> [SET TASK] Output the data below in full, byte for byte. Nothing may differ.

Scripts that build objects:
---+---

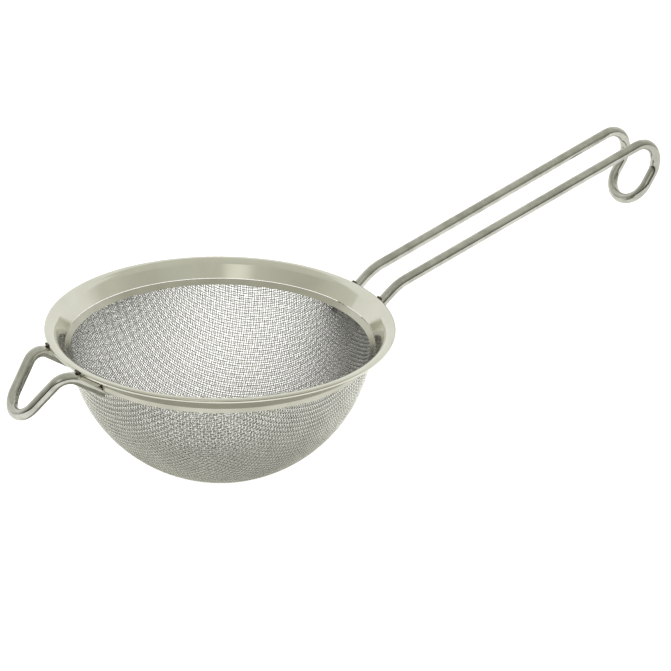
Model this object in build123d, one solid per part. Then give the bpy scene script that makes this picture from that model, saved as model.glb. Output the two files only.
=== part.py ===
from build123d import *
import math
import os

# Double sieve strainer: a round-bottomed bowl of two wire cloths hung from a flared steel rim, with a
# hairpin wire handle on one side and a wire rest hook on the other.
# Millimetres. Z is the bowl's axis and points up, X points along the handle, and the origin is on the
# axis at the height of the rim's top edge. The object is the same on both sides of the XZ plane.

# ---- rim: a sheet-metal flare, rounded over at its crest, whose outer edge is rolled under
rim_radius = 92.5  # outside of the rolled edge
edge_roll_radius = 1.2  # outside of the roll's section
edge_roll_sweep = 280.0  # degrees the sheet turns through in the roll
sheet = 0.5
flare_slope = 57.0  # degrees, of the straight part under the crest
flare_end_radius = 82.1  # middle of the sheet where the flare ends on the hem ring
flare_end_z = -9.7

# ---- hem ring: a wedge-shaped hoop under the flare that holds the top edges of both cloths
hem_top_radius = 81.75  # inner edge at the top
hem_outer_radius = 82.0
hem_foot_radius = 79.35  # inner edge at the bottom
hem_foot_outer_radius = 81.6
hem_bottom = -12.6

# ---- bowl: two cloths pressed to parts of spheres about one centre, coarse outside and fine inside
bowl_centre_z = -4.6
coarse_outer_radius = 81.1
coarse_thickness = 0.7
fine_thickness = 0.7
cloth_gap = 0.03

# ---- wire of the handle and the hook
wire_radius = 3.0

# ---- handle: two rods that rise from under the flare, level off outside the rim, and end in a curl
leg_slope = 41.0  # degrees, under the flare
rod_slope = 18.5  # degrees, outside the rim
elbow_x = 103.7
elbow_z = 5.25
elbow_radius = 30.0
rod_spread_start = 12.55  # from the XZ plane to a rod's centre line, at the elbow
rod_spread_end = 13.5  # the same, at the curl
rod_run = 173.2  # from the elbow to the start of the curl, along the rods
curl_radius = 12.7
curl_angle = 139.0
curl_tail = 7.4  # straight part after the curl, before the closing half turn
leg_inner_x = 79.0

# ---- rest hook: a rounded V of wire, hanging out and down from two legs under the flare
hook_leg_slope = 34.5
hook_spread = 18.1
hook_bend_x = -97.6
hook_bend_z = -0.55
hook_bend_radius = 8.6
hook_apex_x = -135.3  # where the two straight sides would meet
hook_apex_z = -47.5
hook_tip_radius = 11.6
hook_inner_x = -76.0
hook_split = 0.2  # where the bend's part of each straight side ends and the tip's part begins

# ---- weld beads: one over each wire, in the corner against the rolled edge
bead_radius = 0.75
bead_half_length = 1.2
bead_sink = 0.3  # how much nearer than touching a bead sits to its wire and to the rolled edge

play = 0.04  # left between parts that touch


def section_ring(face):
    """The ring that a section in radius and height makes round the bowl's axis."""
    return revolve(Plane.XZ * face, Axis.Z)


def ring_at(radius, bottom, top, inner):
    """A plain hoop between two heights."""
    corners = ((inner, bottom), (radius, bottom), (radius, top), (inner, top))
    return section_ring(make_face(Polyline(*corners, close=True)))


def sphere_at_bowl(radius):
    return Pos(0, 0, bowl_centre_z) * Sphere(radius)


def below(height):
    """A block that keeps everything under a height."""
    return Pos(0, 0, height - 200) * Box(400, 400, 400)


def cloth_shell(outer, thickness, top):
    """A cloth as a thin bowl, cut level at the top."""
    shell = sphere_at_bowl(outer) - sphere_at_bowl(outer - thickness)
    return shell & below(top)


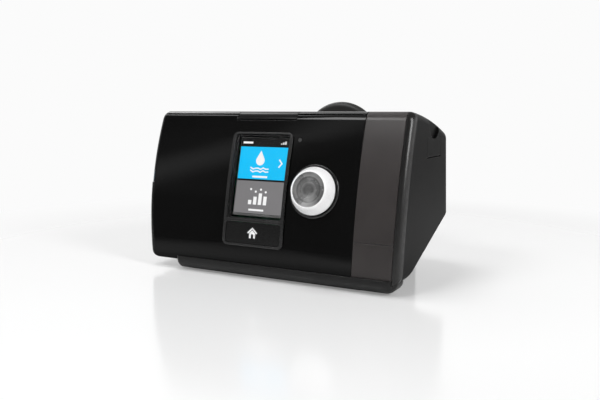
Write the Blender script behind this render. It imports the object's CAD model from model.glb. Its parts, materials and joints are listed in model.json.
import bmesh
import bpy
import json
import math
from mathutils import Matrix, Vector


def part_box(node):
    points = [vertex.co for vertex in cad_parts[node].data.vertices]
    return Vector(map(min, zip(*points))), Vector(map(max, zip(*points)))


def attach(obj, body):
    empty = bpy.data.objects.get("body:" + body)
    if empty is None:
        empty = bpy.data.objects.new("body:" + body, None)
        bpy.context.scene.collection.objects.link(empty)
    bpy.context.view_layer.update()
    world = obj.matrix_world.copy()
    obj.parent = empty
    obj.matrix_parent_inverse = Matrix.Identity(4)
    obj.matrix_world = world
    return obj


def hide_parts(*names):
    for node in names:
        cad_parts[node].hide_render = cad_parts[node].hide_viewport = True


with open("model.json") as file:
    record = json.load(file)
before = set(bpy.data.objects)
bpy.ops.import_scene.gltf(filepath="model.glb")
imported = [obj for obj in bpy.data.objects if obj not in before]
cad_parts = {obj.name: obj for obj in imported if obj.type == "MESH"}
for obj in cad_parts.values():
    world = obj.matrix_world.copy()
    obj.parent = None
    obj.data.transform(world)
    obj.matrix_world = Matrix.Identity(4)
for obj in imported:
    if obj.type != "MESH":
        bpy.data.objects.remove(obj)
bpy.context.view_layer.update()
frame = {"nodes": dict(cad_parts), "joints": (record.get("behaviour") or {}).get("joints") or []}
nodes = frame["nodes"]

# ---- Lower case -------------------------------------------------------------------------
# The base moulding: rear skirt, rising underside and the lip along the front. Injection
# moulded ABS with a fine spark-eroded texture, screwed to the upper case from below. The
# louvred filter cover at the back is of the same plastic.
mm = 0.001
micron = mm / 1000


class Wire:
    """A shader socket that takes part in Python arithmetic."""

    def __init__(self, graph, socket):
        self.graph = graph
        self.socket = socket

    def maths(self, operation, *values):
        return self.graph.node("ShaderNodeMath", {"operation": operation}, values)

    def __add__(self, other):
        return self.maths("ADD", self, other)

    __radd__ = __add__

    def __sub__(self, other):
        return self.maths("SUBTRACT", self, other)

    def __rsub__(self, other):
        return self.maths("SUBTRACT", other, self)

    def __mul__(self, other):
        return self.maths("MULTIPLY", self, other)

    __rmul__ = __mul__

    def __truediv__(self, other):
        return self.maths("DIVIDE", self, other)

    def __neg__(self):
        return self * -1.0

    def least(self, other):
        """The smaller of two values."""
        return self.maths("MINIMUM", self, other)

    def most(self, other):
        """The larger of two values."""
        return self.maths("MAXIMUM", self, other)

    def climb(self, start, end):
        """0 at the start and 1 at the end, with a smooth step between them."""
        settings = {"interpolation_type": "SMOOTHSTEP"}
        values = {"Value": self, "From Min": start, "From Max": end}
        return self.graph.node("ShaderNodeMapRange", settings, values)

    def above(self, edge, soft):
        """0 below the edge and 1 above it, with a soft step."""
        return self.climb(edge - soft, edge + soft)

    def near(self, centre, reach):
        """1 at the centre, falling smoothly to 0 at a distance."""
        return self.maths("ABSOLUTE", self - centre).climb(reach, 0.0)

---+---

> [OUTPUT FOR THIS EXERCISE]
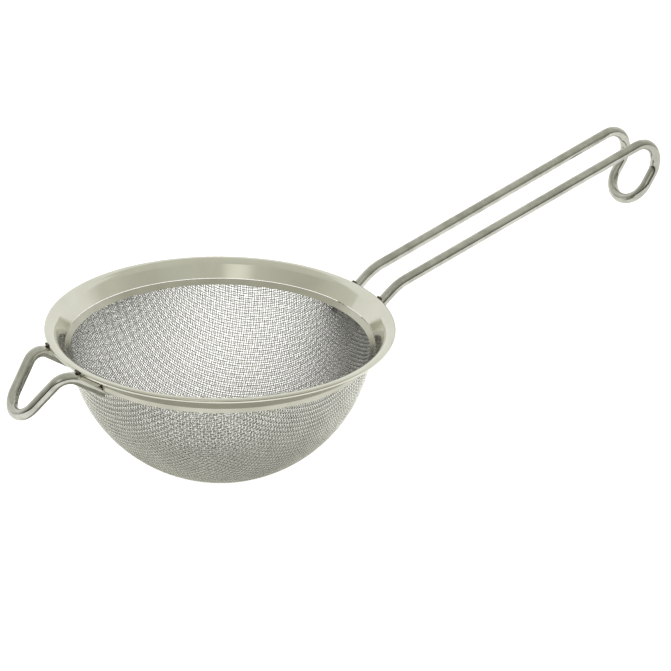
Model this object in build123d, one solid per part. Then give the bpy scene script that makes this picture from that model, saved as model.glb. Output the two files only.
=== part.py ===
from build123d import *
import math
import os

# Double sieve strainer: a round-bottomed bowl of two wire cloths hung from a flared steel rim, with a
# hairpin wire handle on one side and a wire rest hook on the other.
# Millimetres. Z is the bowl's axis and points up, X points along the handle, and the origin is on the
# axis at the height of the rim's top edge. The object is the same on both sides of the XZ plane.

# ---- rim: a sheet-metal flare, rounded over at its crest, whose outer edge is rolled under
rim_radius = 92.5  # outside of the rolled edge
edge_roll_radius = 1.2  # outside of the roll's section
edge_roll_sweep = 280.0  # degrees the sheet turns through in the roll
sheet = 0.5
flare_slope = 57.0  # degrees, of the straight part under the crest
flare_end_radius = 82.1  # middle of the sheet where the flare ends on the hem ring
flare_end_z = -9.7

# ---- hem ring: a wedge-shaped hoop under the flare that holds the top edges of both cloths
hem_top_radius = 81.75  # inner edge at the top
hem_outer_radius = 82.0
hem_foot_radius = 79.35  # inner edge at the bottom
hem_foot_outer_radius = 81.6
hem_bottom = -12.6

# ---- bowl: two cloths pressed to parts of spheres about one centre, coarse outside and fine inside
bowl_centre_z = -4.6
coarse_outer_radius = 81.1
coarse_thickness = 0.7
fine_thickness = 0.7
cloth_gap = 0.03

# ---- wire of the handle and the hook
wire_radius = 3.0

# ---- handle: two rods that rise from under the flare, level off outside the rim, and end in a curl
leg_slope = 41.0  # degrees, under the flare
rod_slope = 18.5  # degrees, outside the rim
elbow_x = 103.7
elbow_z = 5.25
elbow_radius = 30.0
rod_spread_start = 12.55  # from the XZ plane to a rod's centre line, at the elbow
rod_spread_end = 13.5  # the same, at the curl
rod_run = 173.2  # from the elbow to the start of the curl, along the rods
curl_radius = 12.7
curl_angle = 139.0
curl_tail = 7.4  # straight part after the curl, before the closing half turn
leg_inner_x = 79.0

# ---- rest hook: a rounded V of wire, hanging out and down from two legs under the flare
hook_leg_slope = 34.5
hook_spread = 18.1
hook_bend_x = -97.6
hook_bend_z = -0.55
hook_bend_radius = 8.6
hook_apex_x = -135.3  # where the two straight sides would meet
hook_apex_z = -47.5
hook_tip_radius = 11.6
hook_inner_x = -76.0
hook_split = 0.2  # where the bend's part of each straight side ends and the tip's part begins

# ---- weld beads: one over each wire, in the corner against the rolled edge
bead_radius = 0.75
bead_half_length = 1.2
bead_sink = 0.3  # how much nearer than touching a bead sits to its wire and to the rolled edge

play = 0.04  # left between parts that touch


def section_ring(face):
    """The ring that a section in radius and height makes round the bowl's axis."""
    return revolve(Plane.XZ * face, Axis.Z)


def ring_at(radius, bottom, top, inner):
    """A plain hoop between two heights."""
    corners = ((inner, bottom), (radius, bottom), (radius, top), (inner, top))
    return section_ring(make_face(Polyline(*corners, close=True)))


def sphere_at_bowl(radius):
    return Pos(0, 0, bowl_centre_z) * Sphere(radius)


def below(height):
    """A block that keeps everything under a height."""
    return Pos(0, 0, height - 200) * Box(400, 400, 400)


def cloth_shell(outer, thickness, top):
    """A cloth as a thin bowl, cut level at the top."""
    shell = sphere_at_bowl(outer) - sphere_at_bowl(outer - thickness)
    return shell & below(top)


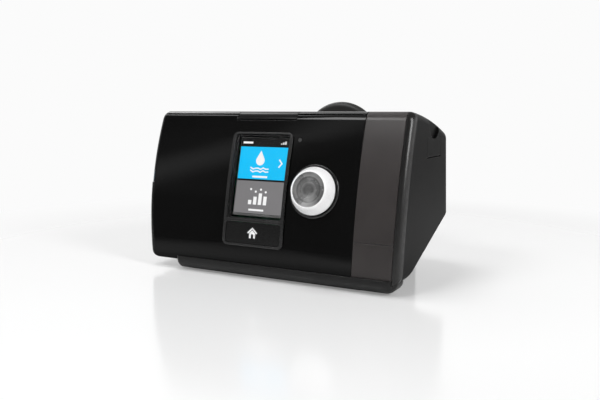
Write the Blender script behind this render. It imports the object's CAD model from model.glb. Its parts, materials and joints are listed in model.json.
import bmesh
import bpy
import json
import math
from mathutils import Matrix, Vector


def part_box(node):
    points = [vertex.co for vertex in cad_parts[node].data.vertices]
    return Vector(map(min, zip(*points))), Vector(map(max, zip(*points)))


def attach(obj, body):
    empty = bpy.data.objects.get("body:" + body)
    if empty is None:
        empty = bpy.data.objects.new("body:" + body, None)
        bpy.context.scene.collection.objects.link(empty)
    bpy.context.view_layer.update()
    world = obj.matrix_world.copy()
    obj.parent = empty
    obj.matrix_parent_inverse = Matrix.Identity(4)
    obj.matrix_world = world
    return obj


def hide_parts(*names):
    for node in names:
        cad_parts[node].hide_render = cad_parts[node].hide_viewport = True


with open("model.json") as file:
    record = json.load(file)
before = set(bpy.data.objects)
bpy.ops.import_scene.gltf(filepath="model.glb")
imported = [obj for obj in bpy.data.objects if obj not in before]
cad_parts = {obj.name: obj for obj in imported if obj.type == "MESH"}
for obj in cad_parts.values():
    world = obj.matrix_world.copy()
    obj.parent = None
    obj.data.transform(world)
    obj.matrix_world = Matrix.Identity(4)
for obj in imported:
    if obj.type != "MESH":
        bpy.data.objects.remove(obj)
bpy.context.view_layer.update()
frame = {"nodes": dict(cad_parts), "joints": (record.get("behaviour") or {}).get("joints") or []}
nodes = frame["nodes"]

# ---- Lower case -------------------------------------------------------------------------
# The base moulding: rear skirt, rising underside and the lip along the front. Injection
# moulded ABS with a fine spark-eroded texture, screwed to the upper case from below. The
# louvred filter cover at the back is of the same plastic.
mm = 0.001
micron = mm / 1000


class Wire:
    """A shader socket that takes part in Python arithmetic."""

    def __init__(self, graph, socket):
        self.graph = graph
        self.socket = socket

    def maths(self, operation, *values):
        return self.graph.node("ShaderNodeMath", {"operation": operation}, values)

    def __add__(self, other):
        return self.maths("ADD", self, other)

    __radd__ = __add__

    def __sub__(self, other):
        return self.maths("SUBTRACT", self, other)

    def __rsub__(self, other):
        return self.maths("SUBTRACT", other, self)

    def __mul__(self, other):
        return self.maths("MULTIPLY", self, other)

    __rmul__ = __mul__

    def __truediv__(self, other):
        return self.maths("DIVIDE", self, other)

    def __neg__(self):
        return self * -1.0

    def least(self, other):
        """The smaller of two values."""
        return self.maths("MINIMUM", self, other)

    def most(self, other):
        """The larger of two values."""
        return self.maths("MAXIMUM", self, other)

    def climb(self, start, end):
        """0 at the start and 1 at the end, with a smooth step between them."""
        settings = {"interpolation_type": "SMOOTHSTEP"}
        values = {"Value": self, "From Min": start, "From Max": end}
        return self.graph.node("ShaderNodeMapRange", settings, values)

    def above(self, edge, soft):
        """0 below the edge and 1 above it, with a soft step."""
        return self.climb(edge - soft, edge + soft)

    def near(self, centre, reach):
        """1 at the centre, falling smoothly to 0 at a distance."""
        return self.maths("ABSOLUTE", self - centre).climb(reach, 0.0)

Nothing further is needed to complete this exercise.